I found a neat example. It answers the question:
Given constraints on its expected values, which distribution has maximum entropy?
The answer can be shown to be the exponential family, using the variational calculus (see here).
The exponential family is the set of distributions with density:
$$
f_X(x|\lambda) = h(x)g(\lambda)\exp\left(\vec{\eta}(\lambda)\cdot\vec{T}(x)\right)
$$
for parameter vector $\lambda$.
Then, the following is (a slightly weaker version of) a theorem due to Boltzmann:
Suppose we consider $n$ measurable functions $\{f_j\}_{j=1}^n$ and numbers $a_j\in\mathbb{R}\;\forall\;j=1,\ldots,n$.

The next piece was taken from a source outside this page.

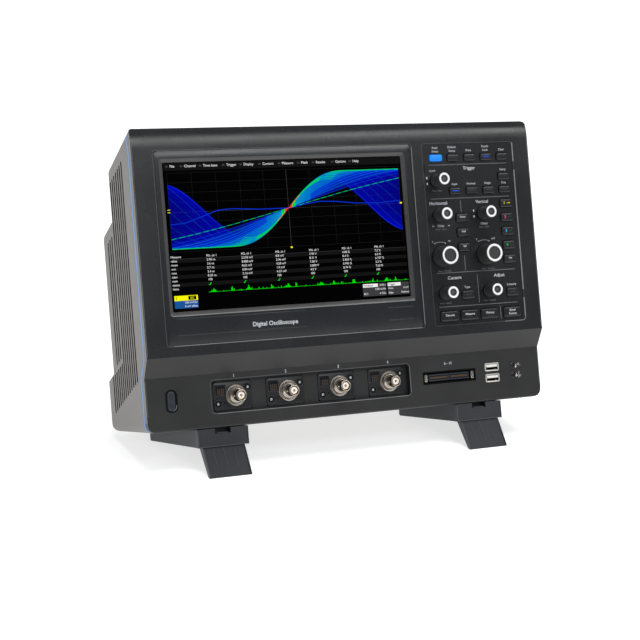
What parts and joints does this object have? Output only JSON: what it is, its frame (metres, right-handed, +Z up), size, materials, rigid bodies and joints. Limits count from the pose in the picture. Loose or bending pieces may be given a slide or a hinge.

Then among all probability distributions with support on $S$ that satisfy the constraints
$$
\mathbb{E}[f_j(x)]=a_j\;\forall\;j=1,\ldots,n
$$
the one with probability density
$$
p(x) = c \exp\left( \sum_j \lambda_j f_j(x) \right)
$$
has maximum entropy.
The proof works as follows. Define the variational functional:
$$
J[p]=\int_S p(x)\ln p(x)dx - \lambda_0 \left[ \int_S p(x)dx-1 \right]
- \sum_j\lambda_j\left[ \int_S f_j(x)p(x)dx - a_j \right]
$$
with Lagrange multipliers $\lambda_i$. Notice term 2 forces $p$ to integrate to 1 and term 3 forces the moments to satisfy the constraints, while term 1 maximizes the negative entropy.
Then, the vanishing of the first variation
$$
\frac{\delta J}{\delta p} = 0
$$
can be shown to imply
$$
p(x) = c \exp\left( \sum_j \lambda_j f_j(x) \right)
$$
which is an exponential family member.